In my interviews with other expats for this podcast, I’ve also seen the similarities they have shared in the challenges and benefits they have experienced. It seems that no matter where you live in the world it is hard to be far from the support system of family and friends.

Yet they have all shared how good it has been for them and their children to learn resiliency and compassion. They have realized how much they are capable of because they have had to do it on their own. 

Relationships thrive when we find these common feelings and experiences. It has been confirmed even more for me that these shared experiences can be found with people no matter where you are in the world. 

Children are incredibly resilient 

We did worry, especially right after we moved here, that we might be inflicting lasting trauma to our children. Although the challenges of third culture kids (children who are growing up outside of their home culture) are lasting, we’ve also found that our children are much stronger than we realized. 

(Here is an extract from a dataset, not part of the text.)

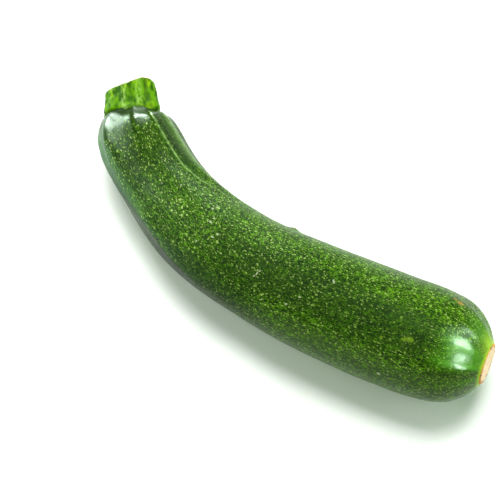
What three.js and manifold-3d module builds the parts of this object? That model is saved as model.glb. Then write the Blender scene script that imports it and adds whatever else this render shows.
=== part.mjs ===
// A courgette lying on its side: the fruit, and the cut stub of stem that grips its neck.
// Millimetres, +Z up. +X runs towards the blossom end, and the hollow of the bend faces +Y.
import * as THREE from "three";
import { mergeVertices } from "three/addons/utils/BufferGeometryUtils.js";
import Module from "manifold-3d";

const wasm = await Module();
wasm.setup();

// Driving dimensions.
const bodyRadius = 22.9;      // fullest girth, near the blossom end
const neckRadius = 17.6;      // between the ribs, just below the stem
const scarRadius = 8.6;       // dry plate where the flower dropped off
const scarDepth = 0.8;        // how far the plate lies inside its raised rim
const stemLength = 12.8;      // stub left above the fruit, on the stem's middle line
const stemFootRadius = 11.3;  // under the lobes that grip the fruit
const stemTopRadius = 10.6;
const footHeight = -2.2;      // where the stem's side starts, before its lobes reach lower
const footFlare = 1.2;        // extra radius at the foot
const rootDepth = 4.5;        // how deep the uncut stem starts inside the fruit
const stemLean = 2;           // degrees that the stem leans from the end of the middle line
const cutSlant = 11;          // degrees that the knife cut leans from square
const fitGap = 0.3;           // between the stem and the fruit
const restFlat = 0.45;        // how far the soft skin flattens where it lies on the table

// How finely the two solids are cut into facets.
const fruitSides = 60;
const bodyRings = 40;
const stemSides = 48;
const stemSteps = 10;

const { degToRad: toRadians, radToDeg: toDegrees, smoothstep: rise, lerp } = THREE.MathUtils;

// The middle line of the fruit, seen from above, with the height of the fruit's centre.
const middleLine = new THREE.CatmullRomCurve3([
  new THREE.Vector3(-80.1, 18.5, 17.6),
  new THREE.Vector3(-76.9, 15.2, 17.6),
  new THREE.Vector3(-71.5, 11.6, 17.7),
  new THREE.Vector3(-54.2, 3.5, 17.8),
  new THREE.Vector3(-29.0, -3.8, 18.9),
  new THREE.Vector3(-4.5, -5.3, 20.1),
  new THREE.Vector3(27.0, -1.8, 21.7),
  new THREE.Vector3(57.0, 4.2, 22.6),
  new THREE.Vector3(87.0, 11.6, 23.0),
  new THREE.Vector3(106.8, 16.8, 24.6),
], false, "centripetal");
middleLine.arcLengthDivisions = 800;
const fruitLength = middleLine.getLength();

// A frame at a distance along the fruit: its centre, the way on, the side that faces +Y, and up.
// Past either end the middle line runs straight on.
function frameAt(along) {
  const share = THREE.MathUtils.clamp(along / fruitLength, 0, 1);
  const onward = middleLine.getTangentAt(share);
  const centre = middleLine.getPointAt(share).addScaledVector(onward, along - share * fruitLength);
  const side = new THREE.Vector3(-onward.y, onward.x, 0).normalize();
  const up = new THREE.Vector3().crossVectors(onward, side);
  return { centre, onward, side, up };
}

// Ridges that run down from the stem. Turn is in degrees from the top towards +Y, height is a
// share of the radius, and width is in degrees.
const ribs = [
  { turn: 8, height: 0.028, width: 15 },
  { turn: 45, height: 0.052, width: 9 },
  { turn: 88, height: 0.05, width: 16 },
  { turn: 128, height: 0.04, width: 13 },
  { turn: 172, height: 0.035, width: 14 },
  { turn: 210, height: 0.028, width: 16 },
  { turn: 250, height: 0.04, width: 14 },
  { turn: 293, height: 0.046, width: 10 },
  { turn: 328, height: 0.02, width: 15 },
];

// The angle from one turn to another, in degrees, between -180 and 180.
function turnBetween(from, to) {
  return THREE.MathUtils.euclideanModulo(to - from + 180, 360) - 180;
}

// The ribs are strongest on the neck, wind slightly towards +Y, die out along the body and come
// back faintly where the skin draws in to the blossom scar.
function ribFactor(along, turn) {
  const wind = 38 * rise(along, 20, 85);
  const onNeck = rise(along, -1, 8) * (1 - 0.88 * rise(along, 28, 95));
  const atBlossom = 0.3 * rise(along, fruitLength - 28, fruitLength - 8);
  let swell = 0;
  for (const rib of ribs) {
    const offset = turnBetween(rib.turn + wind, turn) / rib.width;
    swell += rib.height * Math.exp(-offset * offset);
  }
  return 1 + swell * (onNeck + atBlossom) + 0.012 * (1 - onNeck);
}

// Half of the fruit's long section: radius against distance along the middle line.
function fruitProfile() {
  const underStem = [new THREE.Vector2(0, -1.6), new THREE.Vector2(5.5, -1.7)];
  const outline = new THREE.SplineCurve([
    new THREE.Vector2(9.6, -1.2),
    new THREE.Vector2(12.8, 1.4),
    new THREE.Vector2(15.4, 5.5),
    new THREE.Vector2(neckRadius - 0.5, 12),
    new THREE.Vector2(neckRadius, 20),
    new THREE.Vector2(neckRadius + 0.2, 36),
    new THREE.Vector2(18.7, 51),
    new THREE.Vector2(20.1, 71),
    new THREE.Vector2(20.8, 93),
    new THREE.Vector2(22.0, 113),
    new THREE.Vector2(22.6, 133),
    new THREE.Vector2(bodyRadius, 157),
    new THREE.Vector2(bodyRadius - 0.2, fruitLength - 25),
    new THREE.Vector2(21.2, fruitLength - 15),
    new THREE.Vector2(17.8, fruitLength - 8),
    new THREE.Vector2(13.2, fruitLength - 2.9),
    new THREE.Vector2(scarRadius + 0.9, fruitLength - 0.5),
  ]);
  const scarRim = [
    new THREE.Vector2(scarRadius, fruitLength),
    new THREE.Vector2(scarRadius - 0.7, fruitLength - 0.1),
    new THREE.Vector2(scarRadius - 1.2, fruitLength - scarDepth),
  ];
  const scarPlate = [
    new THREE.Vector2(scarRadius / 2, fruitLength - scarDepth + 0.2),
    new THREE.Vector2(0, fruitLength - scarDepth + 0.3),
  ];
  // Taken from the blossom end back, so that the turned skin faces outwards once it is bent.
  return [...underStem, ...outline.getSpacedPoints(bodyRings), ...scarRim, ...scarPlate].reverse();
}

// Moves each point of a shape turned about the Y axis onto a bent middle line. The turned shape's
// Y is the distance along, and reshape gives each point its final distance and radius.
function bendAlong(geometry, frameFor, reshape) {
  const place = geometry.attributes.position;
  const spot = new THREE.Vector3();
  for (let i = 0; i < place.count; i += 1) {
    spot.fromBufferAttribute(place, i);
    const turn = Math.atan2(spot.x, spot.z);
    const { along, radius } = reshape(spot.y, toDegrees(turn), Math.hypot(spot.x, spot.z));
    const { centre, side, up } = frameFor(along);
    spot.copy(centre);
    spot.addScaledVector(side, radius * Math.sin(turn));
    spot.addScaledVector(up, radius * Math.cos(turn));
    place.setXYZ(i, spot.x, spot.y, spot.z);
  }
}

// Welds a geometry's shared points and drops the triangles that shrink to nothing at the poles.
function weld(geometry) {
  geometry.deleteAttribute("normal");
  geometry.deleteAttribute("uv");
  const welded = mergeVertices(geometry, 1e-4);
  const corners = welded.index.array;
  const kept = [];
  for (let i = 0; i < corners.length; i += 3) {
    const [a, b, c] = corners.slice(i, i + 3);
    if (a !== b && b !== c && c !== a) kept.push(a, b, c);
  }
  welded.setIndex(kept);
  return welded;
}

function toSolid(geometry) {
  return new wasm.Manifold(new wasm.Mesh({
    numProp: 3,
    vertProperties: new Float32Array(geometry.attributes.position.array),
    triVerts: new Uint32Array(geometry.index.array),
  }));
}

function toGeometry(solid) {
  const mesh = solid.getMesh();
  const geometry = new THREE.BufferGeometry();
  geometry.setAttribute("position", new THREE.BufferAttribute(mesh.vertProperties, 3));
  geometry.setIndex(new THREE.BufferAttribute(mesh.triVerts, 1));
  return geometry;
}

// The fruit's skin, or the same skin grown outwards to leave room for a neighbour.
function fruitGeometry(growth) {
  const profile = fruitProfile();
  const geometry = new THREE.LatheGeometry(profile, fruitSides);
  bendAlong(geometry, frameAt, (along, turn, radius) => {
    const grown = radius > 0 ? radius * ribFactor(along, turn) + growth : 0;
    return { along: along < 1 ? along - growth : along, radius: grown };
  });
  return weld(geometry);
}

// Presses the underside flat where the skin carries the weight.
function flattenUnderside(geometry) {
  geometry.computeBoundingBox();
  const tableLevel = geometry.boundingBox.min.z + restFlat;
  const place = geometry.attributes.position;
  for (let i = 0; i < place.count; i += 1) {
    place.setZ(i, Math.max(place.getZ(i), tableLevel));
  }
  geometry.computeBoundingBox();
}

// The stem's lobes, in degrees from the top towards +Y. Each swells the foot and reaches down
// over the fruit's shoulder, and its ridge runs up to the cut.
const lobes = [
  { turn: 8, height: 0.05, reach: 0.5, width: 14 },
  { turn: 57, height: 0.13, reach: 3.0, width: 19 },
  { turn: 128, height: 0.12, reach: 2.6, width: 20 },
  { turn: 190, height: 0.11, reach: 2.8, width: 19 },
  { turn: 258, height: 0.12, reach: 2.6, width: 20 },
  { turn: 325, height: 0.13, reach: 2.9, width: 20 },
];

// The stem's middle line leaves the fruit's end and leans a little further into the bend.
function stemFrameAt(height) {
  const foot = frameAt(0);
  const outward = foot.onward.clone().negate().applyAxisAngle(foot.up, toRadians(-stemLean));
  const side = foot.side.clone().applyAxisAngle(foot.up, toRadians(-stemLean));
  return { centre: foot.centre.clone().addScaledVector(outward, height), side, up: foot.up };
}

// Half of the stem's long section: radius against height above the fruit. It starts inside the
// fruit, flares where it grips the shoulder, and ends in a slightly dished cut.
function stemProfile() {
  const root = [new THREE.Vector2(0, -rootDepth), new THREE.Vector2(stemFootRadius / 2, -rootDepth)];
  const side = [];
  for (let step = 0; step <= stemSteps; step += 1) {
    const share = step / stemSteps;
    const flare = footFlare * (1 - share) ** 3;
    const radius = lerp(stemFootRadius, stemTopRadius, rise(share, 0, 0.8)) + flare;
    side.push(new THREE.Vector2(radius, lerp(footHeight, stemLength, share)));
  }
  const cut = [
    new THREE.Vector2(stemTopRadius - 0.6, stemLength + 0.2),
    new THREE.Vector2(stemTopRadius / 2, stemLength - 0.3),
    new THREE.Vector2(0, stemLength - 0.5),
  ];
  return [...root, ...side, ...cut];
}

function stemGeometry() {
  const geometry = new THREE.LatheGeometry(stemProfile(), stemSides);
  bendAlong(geometry, stemFrameAt, (height, turn, radius) => {
    const share = THREE.MathUtils.clamp(height / stemLength, 0, 1);
    const outer = rise(radius, stemFootRadius / 2, stemFootRadius);
    let swell = 0;
    let reach = 0;
    for (const lobe of lobes) {
      const offset = turnBetween(lobe.turn, turn) / lobe.width;
      const bulge = outer * Math.exp(-offset * offset);
      swell += lobe.height * bulge * lerp(1, 0.45, share);
      reach += lobe.reach * bulge * (1 - rise(height, footHeight, footHeight + 6));
    }
    const slant = share * Math.tan(toRadians(cutSlant)) * radius * Math.sin(toRadians(turn));
    return { along: height - reach + slant, radius: radius * (1 + swell) };
  });
  return weld(geometry);
}

// The stem sits on the fruit's shoulder, so its foot is cut by the fruit grown by the gap.
function seatedStem() {
  const socket = toSolid(fruitGeometry(fitGap));
  return toGeometry(toSolid(stemGeometry()).subtract(socket));
}

const skin = new THREE.MeshStandardMaterial({ color: 0x2f5a1c, roughness: 0.35, metalness: 0 });
const stalk = new THREE.MeshStandardMaterial({ color: 0x6cab1e, roughness: 0.5, metalness: 0 });

const fruit = new THREE.Mesh(fruitGeometry(0), skin);
fruit.name = "fruit";
flattenUnderside(fruit.geometry);

const stem = new THREE.Mesh(seatedStem(), stalk);
stem.name = "stem";

// The origin is the middle of the courgette's box, on the table.
const courgette = new THREE.Group();
courgette.add(fruit, stem);
const box = new THREE.Box3().setFromObject(courgette);
courgette.position.set(-(box.min.x + box.max.x) / 2, -(box.min.y + box.max.y) / 2, -box.min.z);

export default courgette;
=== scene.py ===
import math

import bmesh
import bpy
import numpy as np
from mathutils import Matrix, Vector, noise
from mathutils.bvhtree import BVHTree


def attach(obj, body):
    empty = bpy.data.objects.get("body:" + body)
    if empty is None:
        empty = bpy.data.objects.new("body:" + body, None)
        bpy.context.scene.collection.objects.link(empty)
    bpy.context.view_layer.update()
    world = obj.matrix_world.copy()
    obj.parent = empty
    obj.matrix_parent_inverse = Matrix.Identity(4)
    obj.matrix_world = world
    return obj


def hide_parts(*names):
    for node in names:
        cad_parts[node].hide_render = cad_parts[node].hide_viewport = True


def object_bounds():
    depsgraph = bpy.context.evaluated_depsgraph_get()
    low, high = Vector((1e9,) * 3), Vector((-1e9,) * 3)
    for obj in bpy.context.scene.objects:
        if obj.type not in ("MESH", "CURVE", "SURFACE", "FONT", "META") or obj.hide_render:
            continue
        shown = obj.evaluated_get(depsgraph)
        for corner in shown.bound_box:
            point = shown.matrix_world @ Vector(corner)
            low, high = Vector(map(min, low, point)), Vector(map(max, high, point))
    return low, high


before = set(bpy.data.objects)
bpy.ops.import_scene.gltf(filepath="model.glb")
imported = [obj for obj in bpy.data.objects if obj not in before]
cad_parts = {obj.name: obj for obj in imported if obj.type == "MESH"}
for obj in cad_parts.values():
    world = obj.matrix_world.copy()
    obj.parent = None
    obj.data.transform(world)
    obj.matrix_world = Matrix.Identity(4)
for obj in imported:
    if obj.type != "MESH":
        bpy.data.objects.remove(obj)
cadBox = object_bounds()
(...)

We were amazed at how fast they learned Dutch and how much confidence they gained as they learned new skills like navigating public transit and getting themselves to and from school. 

 My children have begun to translate for us and we now ask them for help with pronunciation or how to say certain things. They have developed a lot of pride in becoming the teachers instead of the students as they have helped us become more proficient in Dutch. 

For our family, our previous experiences of moving frequently meant that our children were better prepared for an even more difficult move abroad. We also know from past experience that we can model for and support our children to have courage and be brave in new and uncertain situations.

Throwing our children into new situations can often cause short term emotional distress, but it can also enable them to grow.  I hope that you can seek ways to push your children to interact in new social circles with people they may not think they have much in common with. 

Although moving to another country has not been without its challenges, we have experienced so much growth and expanded understanding because of it. I am grateful for this opportunity to get to know more people and to develop more empathy and love. These experiences will help me to be a better community member and a better advocate for those who need one.